When the rich man complains, he’s reminded of the luxuries he experienced in his earthly life, but more importantly, he is reminded of the words of Moses and the prophets that the rich man never heeded. When the rich man begs to have a ghost return to the living to warn his brothers against their fate if they do not change their ways, God assures the rich man that the words of Moses and the prophets should be enough for his brothers, just as it should have sufficed for the rich man.
“No one can come to me unless the Father who sent me draws them,” Jesus tells us, “and I will raise them up at the last day. It is written in the Prophets: ‘They will all be taught by God.’ Everyone who has heard the Father and learned from him comes to me” (John 6:44-45). God speaks to us through His Word, which, contrary to popular belief, does not teach that all good people go to heaven. “Therefore, get rid of all moral filth and the evil that is so prevalent and humbly accept the word planted in you, which can save you,” James admonishes (1:21).
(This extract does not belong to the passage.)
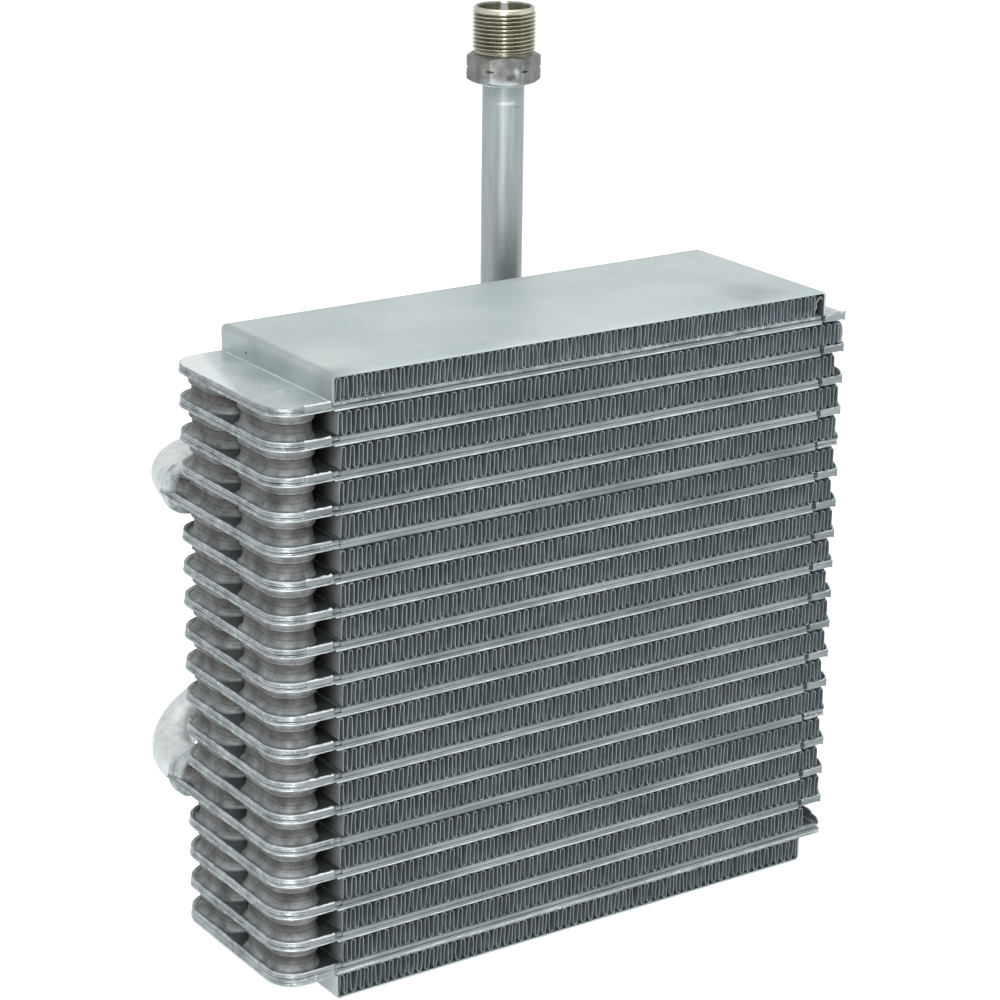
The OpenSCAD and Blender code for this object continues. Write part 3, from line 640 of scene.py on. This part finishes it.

That Word teaches that we all sin and fall short of God’s glory, but that the blood of Christ can redeem us.
Christianity is not a license to do bad things. It is the freedom to know that when we stumble, God is ready, willing and able to forgive us instead of condemning us. But Christian freedom does not include living as if sin doesn’t matter. Get rid of moral filth and evil, the Word says. Be humble.
These lessons are so in contrast to our trophy-loving world. I pray that Christians young and old embrace the Word of God, applying its lessons of love and peace, fellowship and humility, so that none of us, like the rich man, enjoy the pleasures of this life without looking toward the treasures we should be storing in the heavens.
God is good, and in His goodness and greatness He alone understands why we must have boundaries to our behaviors, why being a pretty decent fellow isn’t enough to escape the eternal damnation of a non-existent relationship with our loving Creator. Only by accepting Christ as your Savior, by taking on His much lighter yoke of a life lived no longer as a slave to the sinful nature, will any of us hope to see Abraham on the other side of those pearly gates.
I want to be Lazarus, even if it means great suffering in this life. I want to know that when I finally face God, I have the hope of hearing those words which are the greatest trophy of all, WELL DONE.